WHAT TO PRODUCE
Find the line containing "name = blade_name(n);" and copy it exactly, along with every line after it up to and including the line containing "for member in". Copy nothing else.

RECORDS FOR THE TASK
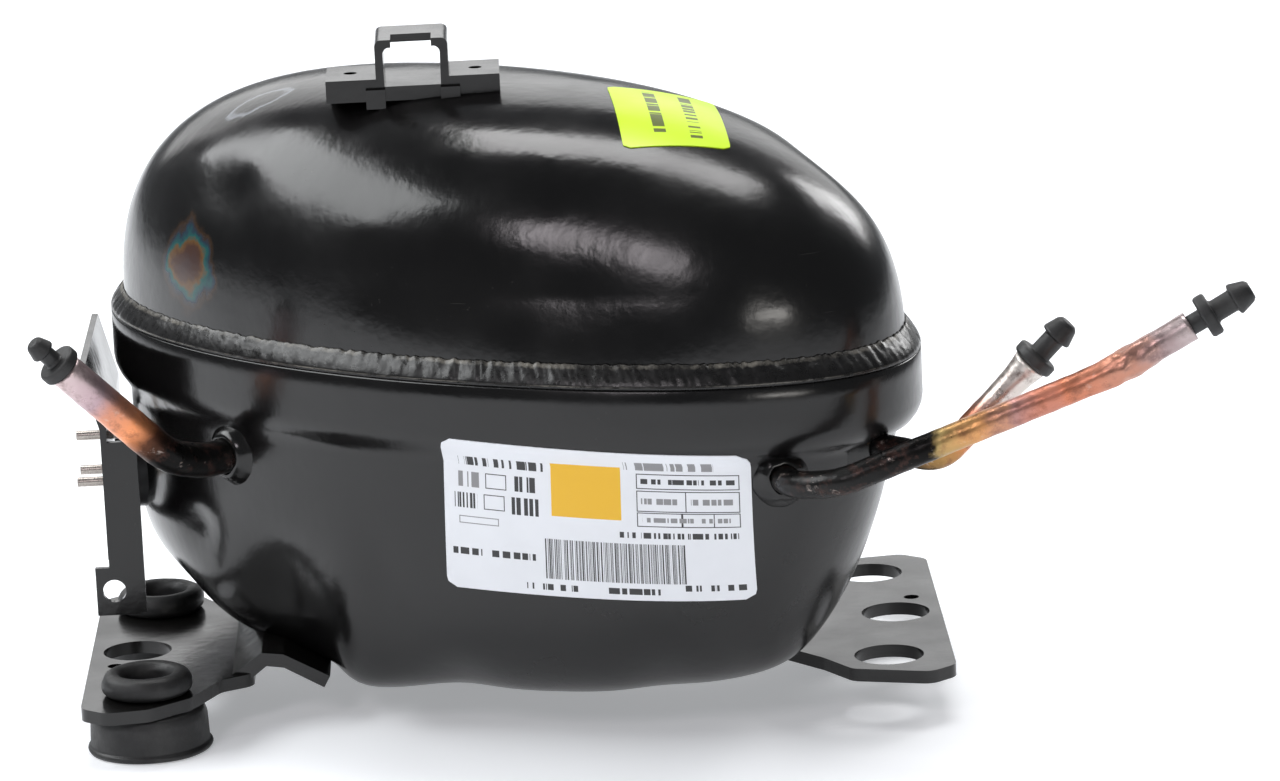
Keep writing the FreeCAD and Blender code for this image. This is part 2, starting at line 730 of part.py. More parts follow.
def add_terminal_bracket():
    """Sheet bracket round the terminal: flared top, front return and an ear with a hole."""
    body = new_body("terminal_bracket")
    inner = "bracket_x+bracket_sheet"
    sketch = new_sketch(body, "XZ_Plane", "-(bracket_front_y+bracket_back_y)/2")
    outline(sketch, [
        ("bracket_x", "bracket_low_z"), (inner, "bracket_low_z"), (inner, "bracket_bend_z"),
        (inner + "-bracket_flare", "bracket_top_z"), ("bracket_x-bracket_flare", "bracket_top_z"),
        ("bracket_x", "bracket_bend_z")])
    pad(body, sketch, "bracket_back_y-bracket_front_y", both_ways=True)
    sketch = new_sketch(body, "XZ_Plane", "-bracket_front_y-bracket_sheet")
    rectangle(sketch, "bracket_x+0.1", "bracket_low_z-13", "bracket_x+8.2", "bracket_bend_z-3")
    pad(body, sketch, "bracket_sheet")
    sketch = new_sketch(body, "XZ_Plane", "-bracket_front_y-bracket_sheet")
    rectangle(sketch, "bracket_x-3.2", "bracket_low_z-13.4", "bracket_x+7", "bracket_low_z-2")
    pad(body, sketch, "bracket_sheet")
    sketch = new_sketch(body, "XZ_Plane")
    circle(sketch, "2.7", "bracket_x+1.0", "bracket_low_z-7.6")
    pocket(body, sketch)
    sketch = new_sketch(body, "YZ_Plane")
    circle(sketch, "terminal_radius+2", "terminal_y", "terminal_z")
    pocket(body, sketch)


def add_labels(bowl, cover):
    """Rating label on the bowl's front and a sticker on the cover, both blank."""
    skin = 0.3
    middle, outward = wall_spot(286.3, 46.5)
    across = Vector(-outward.y, outward.x, 0)
    turn = Rotation(across, Vector(0, 0, 1), outward, "XYZ")
    plate = Part.makeBox(70, 36, 30, Vector(-35, -18, -14))
    plate = plate.makeFillet(3, [edge for edge in plate.Edges if upright(edge)])
    plate.Placement = Placement(middle, turn)
    label = bowl_solid(skin, size("seam_height")).common(plate).cut(bowl)
    shaped("rating_label", largest(label))
    patch = Part.makeBox(24, 36, 90, Vector(-12, -18, 0))
    patch = patch.makeFillet(3, [edge for edge in patch.Edges if upright(edge)])
    patch.Placement = Placement(Vector(40, -28, 90), Rotation(Vector(0, 0, 1), 4))
    sticker = cover_solid(skin, size("seam_height") - 1).common(patch).cut(cover)
    shaped("inspection_sticker", largest(sticker))


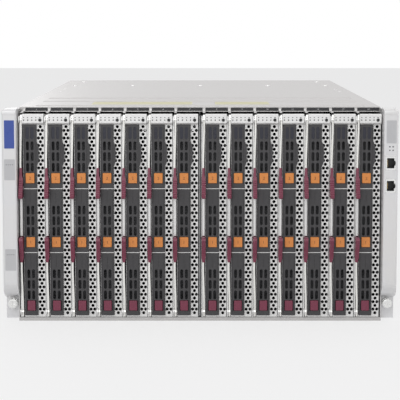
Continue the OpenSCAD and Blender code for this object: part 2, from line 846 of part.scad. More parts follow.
// Left flange and side, the channel that the levers lie in, and the wall beside the drives
module left_side() {
    z = [blade_z0, housing_top];
    y = [front_y, bay_d - joint_gap];
    back = front_y + channel_d;
    block([0, flange_w], [front_y, face_y], z);
    block([shell_x[0], shell_x[0] + shell_t], [face_y - overlap, y[1]], z);
    block([shell_x[0], drive_bay_x[0]], [back, back + shell_t], z);
    block([channel_x[1], drive_bay_x[0]], y, z);
    for (end = [[z[0], z[0] + shell_t], [z[1] - shell_t, z[1]]])
        block([shell_x[0], drive_bay_x[0]], [back, y[1]], end);
    for (i = [0, 1]) {
        hinge_ear(hinge_z[i]);
        translate([0, hinge_y, hinge_z[i]]) rod_x([0.2, hub_x + arm_w + 0.2], pin_r);
    }
    latch_strip();
}

// Airflow duct beside the drives, with the punched grille as its front
module duct() {
    z = [blade_z0, housing_top];
    y = [front_y, bay_d - joint_gap];
    difference() {
        union() {
            block([grille_x, blade_w], [front_y, face_y], z);
            block([grille_x, grille_x + bay_wall], y, z);
            block([shell_x[1] - shell_t, shell_x[1]], y, z);
            block([grille_x, shell_x[1]], y, [z[0], z[0] + shell_t]);
            block([grille_x, shell_x[1]], y, [z[1] - shell_t, z[1]]);
        }
        grille();
    }
}

// Floor, two shelves and top of the drive bay
module drive_cage() {
    x = [drive_bay_x[0] + joint_gap, drive_bay_x[1] - joint_gap];
    y = [front_y, bay_d - joint_gap];
    block(x, y, [blade_z0, bay_z[0]]);
    for (i = [1, 2]) block(x, y, [carrier_z(i) - slide_gap - shelf_t, carrier_z(i) - slide_gap]);
    block(x, y, [bay_z[1], bay_z[1] + shelf_t]);
    block(x, [y[0], face_y], [bay_z[1], housing_top]);
    block(x, y, [housing_top - shell_t, housing_top]);
}

// A cheek in front of the left flange that holds a hinge pin
module hinge_ear(z) {
    block([0, flange_w], [hinge_y, front_y + overlap], [z - cheek_r, z + cheek_r]);
    translate([0, hinge_y, z]) rod_x([0, flange_w], cheek_r);
}

// The strip between the two grips, on which the levers' ends rest
module latch_strip() {
    front = front_y - latch_reach;
    z = [hinge_z[1] + lever_len[1] + 1, hinge_z[0] - lever_len[0] - 1];
    x = [0.7, grip_x + grip_w - 0.9];
    along_z(z) polygon([
        [x[0], front_y + overlap], [x[0], front + 0.8], [x[0] + 0.8, front],
        [x[1] - 0.8, front], [x[1], front + 0.8], [x[1], front_y - 1],
        [flange_w, front_y - 1], [flange_w, front_y + overlap]
    ]);
}

// Holes in a triangular pattern: a middle column, and a pair between each two of its holes
module grille() {
    for (i = [0:hole_rows]) translate([hole_x, 0, hole_z0 + i * hole_pitch]) {
        rod_y([front_y - 1, face_y + 1], hole_r);
        if (i < hole_rows) for (s = [-1, 1])
            translate([s * hole_spread, 0, hole_pitch / 2]) rod_y([front_y - 1, face_y + 1], hole_r);
    }
}

// The outline of the side cover and its screws, cut a little into the housing's left side
module side_panel(x) {
    z = [blade_z0 + 12, blade_top - 12];
    y = [bay_d + 20, blade_d - 15];
    depth = shell_t * 0.4;
    difference() {
        block([x - 1, x + depth], y, z);
        block([x - 2, x + 1], y + [1.2, -1.2], z + [1.2, -1.2]);
    }
    for (cy = y + [10, -10], cz = z + [10, -10])
        translate([0, cy, cz]) rod_x([x - 1, x + depth], 3.2);
}

// Cap over the drives, with the holes for its lights and its power button
module cap() {
    x = [channel_x[1] - 0.3, blade_w];
    y = [front_y - cap_reach, front_y - joint_gap];
    difference() {
        along_x(x) polygon([
            [y[1], cap_z - cap_lip], [y[0] + 3.4, cap_z - cap_lip], [y[0] + 1, cap_z + 0.4],
            [y[0], cap_z + 1.6], [y[0], blade_top - 1], [y[0] + 1, blade_top], [y[1], blade_top]
        ]);
        translate([power_x(), 0, power_z()]) rod_y([y[0] - 1, y[1] - 1], power_r + button_gap);
        for (i = [0:3]) translate([light_x(i), 0, power_z()]) rod_y([y[0] - 1, y[0] + 1.2], light_r);
    }
}

function power_x() = hole_x + 0.3;
function power_z() = cap_z + cap_h * 0.4;
function light_x(i) = carrier_x0 + 1.2 + i * 5;

module power_button() {
    y0 = front_y - cap_reach;
    color(DARK) translate([power_x(), 0, power_z()]) {
        rod_y([y0 - 0.8, y0 + 4.6], power_r);
        rod_y([y0 + 2, y0 + 4.6], power_r + 0.1);
    }
}

// Board with two coolers, a bank of memory and the connectors to the midplane
module blade_board() {
    x = shell_inset + shell_t + joint_gap;
    y = [bay_d + 10, blade_d - 4];
    block([x, x + board_t], y, [blade_z0 + 6, blade_top - 6]);
    for (d = [0.25, 0.62])
        translate([x + board_t - overlap, y[0] + (y[1] - y[0]) * d, blade_z0 + blade_h / 2])
            for (k = [0:4])
                block([0, cooler_w], fin_pitch * [k, k + 0.25], cooler_h * [-0.5, 0.5]);
    for (z = connector_z)
        block([x, blade_w * 0.74], [blade_d - 6, midplane_y - midplane_t - 1.8],
              body_h * z * [1, 1] + connector_h * [-0.5, 0.5]);
}

// ---------- Drive carriers ----------
module carrier(i) {
    z0 = carrier_z(i);
    rail_h = (carrier_h - drive[2]) / 2 - slide_gap;
    translate([carrier_x0, 0, z0]) {
        color(CARRIER) {
            difference() {
                bezel(i);
                translate([carrier_w / 2, 0, release_z + release_h / 2])
                    along_y([bezel_y - 1, bezel_y + bezel_t + 1])
                        round_rectangle(release_w + 2 * button_gap, release_h + 2 * button_gap, 1);
                for (s = [-1, 1], k = [0:2])
                    translate([carrier_w / 2 + s * vent_spread / 2, 0,
                               vent_z + k * vent_pitch + vent_h / 2])
                        slot_y([bezel_y - 1, bezel_y + bezel_t + 1], vent_w, vent_h);
            }
            for (z = [0, carrier_h - rail_h])
                block([0, carrier_w], [bezel_y + bezel_d - overlap, drive[1] + 8], [z, z + rail_h]);
        }
        color(STEEL) translate([(carrier_w - drive[0]) / 2, 4, (carrier_h - drive[2]) / 2])
            cube(drive);
    }
}

// Front of a carrier: a hollow tray with two ribbed cheeks, and two long recesses on the upper one
module bezel(i) {
    difference() {
        union() {
            translate([carrier_w / 2, 0, carrier_h / 2]) along_y([bezel_y, bezel_y + bezel_d])
                round_rectangle(carrier_w, carrier_h, 1.2);
            if (i == 2) bezel_bulge();
        }
        block([1.4, carrier_w - 1.4], [bezel_y + bezel_t, bezel_y + bezel_d + 1],
              [1.4, carrier_h - 1.4]);
        for (x = [1.3, carrier_w - 1.3])
            translate([x, 0, carrier_h / 2]) slot_y([bezel_y - 1, bezel_y + 0.6], 0.7, carrier_h - 8);
        if (i == 2)
            for (s = [-1, 1]) translate([carrier_w / 2 + s * 2.9, 0, carrier_h - 10])
                slot_y([bezel_y - 1, bezel_y + 1.2], 4.2, 15);
        else
            translate([carrier_w / 2, 0, carrier_h - 10]) slot_y([bezel_y - 1, bezel_y + 0.5], 0.8, 15);
    }
}

// The swelling on the right of an upper carrier
module bezel_bulge() {
    z = [26, 58];
    along_y([bezel_y + 0.6, front_y - 0.6]) polygon([
        [carrier_w - 1, z[0]], [carrier_w, z[0]], [carrier_w + 2.6, z[0] + 7],
        [carrier_w + 2.6, z[1] - 7], [carrier_w, z[1]], [carrier_w - 1, z[1]]
    ]);
}

module release_button(i) {
    w = i == 0 ? release_w - 1 : release_w;
    color(i == 0 ? MAROON : ORANGE)
        translate([carrier_x0 + carrier_w / 2, 0, carrier_z(i) + release_z + release_h / 2]) {
            along_y([bezel_y - release_reach, bezel_y + bezel_t + 2])
                round_rectangle(w, release_h, 0.8);
            along_y([bezel_y + bezel_t + 2 - overlap, bezel_y + bezel_d - 2.6])
                square([w * 0.4, release_h * 0.4], center = true);
        }
}

// ---------- Levers ----------
// A lever hanging from its hinge, with the hinge's axis along X through the origin
module lever(k) {
    reach = lever_len[k];
    neck = reach - grip_len[k] - neck_len[k];
    tang = reach - 8;
    color(SILVER) difference() {
        union() {
            rod_x([hub_x, hub_x + arm_w], hub_r);
            along_x([hub_x, hub_x + arm_w]) polygon([
                [-2.2, 0], [-1.3, cam_reach - 0.6], [-0.6, cam_reach], [0.9, cam_reach],
                [1.6, cam_reach - 0.8], [2.2, 0]
            ]);
            lever_arm(tang, 0);
        }
        rod_x([hub_x - 1, hub_x + arm_w + 1], pin_r + pin_gap);
    }
    color(MAROON) difference() {
        grip(reach, neck, grip_len[k]);
        lever_arm(tang + joint_gap, joint_gap);
    }
}

// The arm runs down from the hub, steps to the left and ends inside the grip
module lever_arm(end, grow) {
    bend = [14, 50];
    shift = hub_x - arm_x;
    along_y([back_y - arm_t - grow, back_y - 0.6 + grow]) polygon([
        [hub_x - grow, 0], [hub_x - grow, -bend[0]], [hub_x - shift - grow, -bend[1]],
        [hub_x - shift - grow, -end], [hub_x - shift + arm_w + grow, -end],
        [hub_x - shift + arm_w + grow, -bend[1]], [hub_x + arm_w + grow, -bend[0]],
        [hub_x + arm_w + grow, 0]
    ]);
}

// The grip's side outline crossed with its front outline, with grooves for the finger
module grip(reach, neck, wide) {
    x = [grip_x, grip_x + grip_w];
    z = [-reach, -reach + wide];
    front = [-arm_t + back_y - 1, -grip_reach];
    difference() {
        intersection() {
            along_x(x) polygon([
                [back_y, -neck], [front[0], -neck], [front[0] - 1.4, z[1]],
                [front[1], z[0] + 4], [front[1] + 0.6, z[0] + 1], [front[1] + 1.8, z[0]],
                [back_y, z[0]]
            ]);
            along_y([front[1] - 1, back_y + 1]) polygon([
                [x[0] + 0.8, -neck], [x[1] - 1.2, -neck], [x[1] - 1.2, z[1] + 4], [x[1], z[1]],
                [x[1], z[0] + 0.8], [x[1] - 0.8, z[0]], [x[0] + 0.8, z[0]], [x[0], z[0] + 0.8],
                [x[0], z[1]], [x[0] + 0.5, z[1] + 4]
            ]);
        }
        for (s = [3:groove_pitch:wide - 4]) {
            t = s / (wide - 4);
            translate([0, front[0] - 1.4 + (front[1] - front[0] + 1.4) * t, z[1] - s])
                rod_x([x[0] - 1, x[1] + 1], 0.6);
        }
    }
}

module upper_lever(n) {
    at_slot(n) translate([0, hinge_y, hinge_z[0]]) lever(0);
}

module lower_lever(n) {
    at_slot(n) translate([0, hinge_y, hinge_z[1]]) mirror([0, 0, 1]) lever(1);
}

// ---------- Assembly ----------
module placed() {
    translate([0, -middle_y, 0]) children();
}

placed() enclosure();
placed() centre_post();
placed() front_cover();
placed() rear_cover();
placed() midplane();
placed() left_ear();
placed() right_ear();
placed() left_thumbscrew();
placed() right_thumbscrew();
placed() power_supplies();
placed() network_modules();
for (n = [1:blade_count]) {
    name = blade_name(n);
    placed() blade(n);
    placed() upper_lever(n);
    placed() lower_lever(n);
}
for (i = [0:2]) {
    name = str(blade_name(service_blade), "_", CARRIERS[i]);
    placed() at_slot(service_blade) carrier(i);
    placed() at_slot(service_blade) release_button(i);
}
placed() at_slot(service_blade) power_button();
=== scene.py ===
"""A 6U blade server chassis: sheet metal enclosure, rack ears, fourteen upright blades and rear modules.

Every size is in millimetres in the row frame: X to the right seen from the front, Y to the back, Z up.
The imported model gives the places, and each piece rides on the body that carries it.
"""

from __future__ import annotations

import json
import logging
import math
from collections.abc import Callable, Sequence
from dataclasses import dataclass, field
from enum import Enum

import bmesh
import bpy
from mathutils import Matrix, Vector

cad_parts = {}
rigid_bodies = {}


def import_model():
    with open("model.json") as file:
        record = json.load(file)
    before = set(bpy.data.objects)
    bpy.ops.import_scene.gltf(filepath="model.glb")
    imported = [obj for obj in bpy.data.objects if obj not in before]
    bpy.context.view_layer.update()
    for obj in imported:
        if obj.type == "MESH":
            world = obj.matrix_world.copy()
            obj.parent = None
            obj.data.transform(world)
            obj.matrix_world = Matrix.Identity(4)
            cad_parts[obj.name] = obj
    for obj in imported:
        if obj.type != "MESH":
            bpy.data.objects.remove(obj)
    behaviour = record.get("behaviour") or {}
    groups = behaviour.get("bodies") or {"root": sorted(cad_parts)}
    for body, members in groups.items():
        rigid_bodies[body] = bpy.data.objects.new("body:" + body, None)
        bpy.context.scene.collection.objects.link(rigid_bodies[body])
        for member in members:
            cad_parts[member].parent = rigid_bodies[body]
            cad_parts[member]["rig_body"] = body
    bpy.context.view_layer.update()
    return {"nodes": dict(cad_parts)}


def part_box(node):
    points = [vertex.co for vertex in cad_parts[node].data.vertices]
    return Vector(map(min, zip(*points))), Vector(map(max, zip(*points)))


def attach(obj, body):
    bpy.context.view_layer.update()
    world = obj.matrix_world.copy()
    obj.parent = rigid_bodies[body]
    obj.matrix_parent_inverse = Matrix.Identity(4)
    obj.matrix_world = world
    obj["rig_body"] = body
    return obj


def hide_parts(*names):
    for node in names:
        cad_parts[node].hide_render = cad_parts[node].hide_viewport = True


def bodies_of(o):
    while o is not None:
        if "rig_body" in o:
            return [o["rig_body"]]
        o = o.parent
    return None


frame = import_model()

MM = 0.001
log = logging.getLogger("blade_chassis")

Colour = tuple[float, float, float]
Point = tuple[float, float]
Input = "Socket | float | tuple[float, ...] | Vector"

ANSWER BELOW
    name = blade_name(n);
    placed() blade(n);
    placed() upper_lever(n);
    placed() lower_lever(n);
}
for (i = [0:2]) {
    name = str(blade_name(service_blade), "_", CARRIERS[i]);
    placed() at_slot(service_blade) carrier(i);
    placed() at_slot(service_blade) release_button(i);
}
placed() at_slot(service_blade) power_button();
=== scene.py ===
"""A 6U blade server chassis: sheet metal enclosure, rack ears, fourteen upright blades and rear modules.

Every size is in millimetres in the row frame: X to the right seen from the front, Y to the back, Z up.
The imported model gives the places, and each piece rides on the body that carries it.
"""

from __future__ import annotations

import json
import logging
import math
from collections.abc import Callable, Sequence
from dataclasses import dataclass, field
from enum import Enum

import bmesh
import bpy
from mathutils import Matrix, Vector

cad_parts = {}
rigid_bodies = {}


def import_model():
    with open("model.json") as file:
        record = json.load(file)
    before = set(bpy.data.objects)
    bpy.ops.import_scene.gltf(filepath="model.glb")
    imported = [obj for obj in bpy.data.objects if obj not in before]
    bpy.context.view_layer.update()
    for obj in imported:
        if obj.type == "MESH":
            world = obj.matrix_world.copy()
            obj.parent = None
            obj.data.transform(world)
            obj.matrix_world = Matrix.Identity(4)
            cad_parts[obj.name] = obj
    for obj in imported:
        if obj.type != "MESH":
            bpy.data.objects.remove(obj)
    behaviour = record.get("behaviour") or {}
    groups = behaviour.get("bodies") or {"root": sorted(cad_parts)}
    for body, members in groups.items():
        rigid_bodies[body] = bpy.data.objects.new("body:" + body, None)
        bpy.context.scene.collection.objects.link(rigid_bodies[body])
        for member in members:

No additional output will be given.